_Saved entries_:
★ ★ ★
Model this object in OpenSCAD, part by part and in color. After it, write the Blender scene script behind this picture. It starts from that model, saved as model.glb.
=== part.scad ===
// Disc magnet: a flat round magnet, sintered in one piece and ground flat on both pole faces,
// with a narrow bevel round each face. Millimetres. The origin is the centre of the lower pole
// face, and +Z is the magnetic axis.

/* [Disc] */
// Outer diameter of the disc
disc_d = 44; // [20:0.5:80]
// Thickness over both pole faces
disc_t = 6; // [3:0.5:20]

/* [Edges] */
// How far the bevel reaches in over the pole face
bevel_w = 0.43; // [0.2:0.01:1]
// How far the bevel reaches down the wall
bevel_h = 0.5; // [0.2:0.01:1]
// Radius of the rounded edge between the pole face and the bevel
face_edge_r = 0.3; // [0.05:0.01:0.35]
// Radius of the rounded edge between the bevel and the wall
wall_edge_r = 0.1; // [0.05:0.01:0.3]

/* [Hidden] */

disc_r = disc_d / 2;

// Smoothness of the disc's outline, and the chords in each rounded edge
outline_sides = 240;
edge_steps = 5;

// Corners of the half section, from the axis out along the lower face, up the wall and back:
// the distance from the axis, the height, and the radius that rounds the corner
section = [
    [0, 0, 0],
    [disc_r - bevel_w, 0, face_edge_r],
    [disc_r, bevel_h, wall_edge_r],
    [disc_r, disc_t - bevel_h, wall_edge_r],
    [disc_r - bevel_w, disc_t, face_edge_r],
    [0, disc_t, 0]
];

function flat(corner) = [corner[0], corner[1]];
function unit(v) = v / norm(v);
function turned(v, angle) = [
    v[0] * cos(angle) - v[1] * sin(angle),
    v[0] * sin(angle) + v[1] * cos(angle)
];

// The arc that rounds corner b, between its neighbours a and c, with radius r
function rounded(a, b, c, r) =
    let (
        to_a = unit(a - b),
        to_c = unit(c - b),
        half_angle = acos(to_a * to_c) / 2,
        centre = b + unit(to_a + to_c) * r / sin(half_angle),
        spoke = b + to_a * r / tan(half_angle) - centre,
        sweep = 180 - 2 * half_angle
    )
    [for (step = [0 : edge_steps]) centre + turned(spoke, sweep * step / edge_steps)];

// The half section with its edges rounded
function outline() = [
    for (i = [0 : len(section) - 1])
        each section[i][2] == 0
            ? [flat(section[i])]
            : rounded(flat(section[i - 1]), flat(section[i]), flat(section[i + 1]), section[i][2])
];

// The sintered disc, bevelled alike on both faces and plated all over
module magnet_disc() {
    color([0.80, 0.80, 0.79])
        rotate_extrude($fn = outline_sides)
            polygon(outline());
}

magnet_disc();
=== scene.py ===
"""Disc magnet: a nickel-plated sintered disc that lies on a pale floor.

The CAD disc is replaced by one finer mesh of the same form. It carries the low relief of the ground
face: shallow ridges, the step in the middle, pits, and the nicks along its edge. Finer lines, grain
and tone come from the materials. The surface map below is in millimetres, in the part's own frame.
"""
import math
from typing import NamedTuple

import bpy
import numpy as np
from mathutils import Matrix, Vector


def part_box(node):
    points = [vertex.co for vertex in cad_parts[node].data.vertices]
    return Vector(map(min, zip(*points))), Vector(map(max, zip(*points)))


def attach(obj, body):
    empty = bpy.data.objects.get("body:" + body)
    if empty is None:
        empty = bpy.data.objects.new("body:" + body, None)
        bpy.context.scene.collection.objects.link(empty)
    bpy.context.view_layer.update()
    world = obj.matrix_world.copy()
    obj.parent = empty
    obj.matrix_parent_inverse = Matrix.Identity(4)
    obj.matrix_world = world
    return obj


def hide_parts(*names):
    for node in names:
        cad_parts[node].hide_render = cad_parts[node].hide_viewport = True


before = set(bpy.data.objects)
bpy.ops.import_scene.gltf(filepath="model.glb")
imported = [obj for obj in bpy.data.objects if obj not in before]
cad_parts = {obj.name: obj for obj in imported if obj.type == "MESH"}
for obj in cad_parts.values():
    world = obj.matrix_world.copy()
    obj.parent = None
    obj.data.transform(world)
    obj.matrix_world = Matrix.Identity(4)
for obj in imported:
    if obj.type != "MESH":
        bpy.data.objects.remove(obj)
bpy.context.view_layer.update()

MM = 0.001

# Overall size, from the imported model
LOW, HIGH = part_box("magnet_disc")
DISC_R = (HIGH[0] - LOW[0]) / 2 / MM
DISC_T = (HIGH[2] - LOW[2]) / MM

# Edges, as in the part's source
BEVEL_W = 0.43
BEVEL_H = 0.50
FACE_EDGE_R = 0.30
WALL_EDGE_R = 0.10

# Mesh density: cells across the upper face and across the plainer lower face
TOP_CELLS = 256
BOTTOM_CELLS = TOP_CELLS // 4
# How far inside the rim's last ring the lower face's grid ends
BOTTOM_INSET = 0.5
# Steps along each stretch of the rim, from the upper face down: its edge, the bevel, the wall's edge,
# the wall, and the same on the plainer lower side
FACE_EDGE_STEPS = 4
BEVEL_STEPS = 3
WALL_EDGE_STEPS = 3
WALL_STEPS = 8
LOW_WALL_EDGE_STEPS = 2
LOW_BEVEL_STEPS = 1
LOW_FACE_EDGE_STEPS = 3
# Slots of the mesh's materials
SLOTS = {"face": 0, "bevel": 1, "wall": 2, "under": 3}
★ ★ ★
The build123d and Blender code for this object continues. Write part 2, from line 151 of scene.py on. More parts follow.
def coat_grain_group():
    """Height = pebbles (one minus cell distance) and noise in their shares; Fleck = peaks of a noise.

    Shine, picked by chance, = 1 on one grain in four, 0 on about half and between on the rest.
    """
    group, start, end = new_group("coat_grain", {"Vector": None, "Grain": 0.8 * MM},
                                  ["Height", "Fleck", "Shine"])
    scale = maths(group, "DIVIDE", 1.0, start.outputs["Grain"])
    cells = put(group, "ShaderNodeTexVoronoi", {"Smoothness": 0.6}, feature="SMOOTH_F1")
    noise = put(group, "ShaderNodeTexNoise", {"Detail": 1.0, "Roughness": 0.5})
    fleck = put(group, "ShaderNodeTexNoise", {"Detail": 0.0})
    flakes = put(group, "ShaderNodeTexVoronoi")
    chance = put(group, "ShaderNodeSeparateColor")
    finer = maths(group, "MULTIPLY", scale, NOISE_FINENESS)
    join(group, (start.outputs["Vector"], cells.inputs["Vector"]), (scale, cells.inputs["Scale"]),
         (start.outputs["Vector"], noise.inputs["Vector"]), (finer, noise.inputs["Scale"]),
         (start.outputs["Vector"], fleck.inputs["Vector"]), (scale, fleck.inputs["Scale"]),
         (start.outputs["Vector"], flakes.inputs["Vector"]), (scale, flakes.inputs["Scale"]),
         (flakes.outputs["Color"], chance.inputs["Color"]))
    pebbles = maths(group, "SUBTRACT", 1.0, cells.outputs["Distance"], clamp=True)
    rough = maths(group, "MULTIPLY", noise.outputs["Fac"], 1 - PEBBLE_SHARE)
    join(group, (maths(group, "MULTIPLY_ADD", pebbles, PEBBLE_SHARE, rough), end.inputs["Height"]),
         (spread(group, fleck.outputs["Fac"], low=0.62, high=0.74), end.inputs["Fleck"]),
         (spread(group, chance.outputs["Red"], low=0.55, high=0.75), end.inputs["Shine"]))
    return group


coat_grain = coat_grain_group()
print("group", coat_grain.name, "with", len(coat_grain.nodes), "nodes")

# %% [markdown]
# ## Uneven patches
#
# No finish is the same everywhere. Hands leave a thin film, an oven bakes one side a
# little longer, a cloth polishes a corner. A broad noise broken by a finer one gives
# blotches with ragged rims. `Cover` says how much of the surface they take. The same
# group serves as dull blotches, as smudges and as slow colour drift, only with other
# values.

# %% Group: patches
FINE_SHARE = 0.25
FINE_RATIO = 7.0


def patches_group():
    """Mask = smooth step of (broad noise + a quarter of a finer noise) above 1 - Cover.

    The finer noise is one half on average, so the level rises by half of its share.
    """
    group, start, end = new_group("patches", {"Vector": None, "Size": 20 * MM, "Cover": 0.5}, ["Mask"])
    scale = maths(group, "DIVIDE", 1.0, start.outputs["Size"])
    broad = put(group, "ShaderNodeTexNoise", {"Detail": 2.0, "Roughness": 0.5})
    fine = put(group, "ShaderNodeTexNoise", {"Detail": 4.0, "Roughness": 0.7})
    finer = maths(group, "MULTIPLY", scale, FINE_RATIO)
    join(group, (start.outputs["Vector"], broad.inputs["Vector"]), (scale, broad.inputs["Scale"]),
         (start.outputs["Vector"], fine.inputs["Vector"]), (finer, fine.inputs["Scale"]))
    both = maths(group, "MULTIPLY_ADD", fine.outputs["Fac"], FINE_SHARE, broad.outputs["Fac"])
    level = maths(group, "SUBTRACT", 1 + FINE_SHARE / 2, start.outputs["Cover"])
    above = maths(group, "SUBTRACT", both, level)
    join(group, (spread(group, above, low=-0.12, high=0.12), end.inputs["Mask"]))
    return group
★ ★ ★
_PROBLEM TO SOLVE_:
Only the lines from the one holding "obj.data.transform(world)" through the one holding "DISC_T = (HIGH[2] - LOW[2]) / MM" are wanted; retype them exactly.

_TASK SOLUTION_:
    obj.data.transform(world)
    obj.matrix_world = Matrix.Identity(4)
for obj in imported:
    if obj.type != "MESH":
        bpy.data.objects.remove(obj)
bpy.context.view_layer.update()

MM = 0.001

# Overall size, from the imported model
LOW, HIGH = part_box("magnet_disc")
DISC_R = (HIGH[0] - LOW[0]) / 2 / MM
DISC_T = (HIGH[2] - LOW[2]) / MM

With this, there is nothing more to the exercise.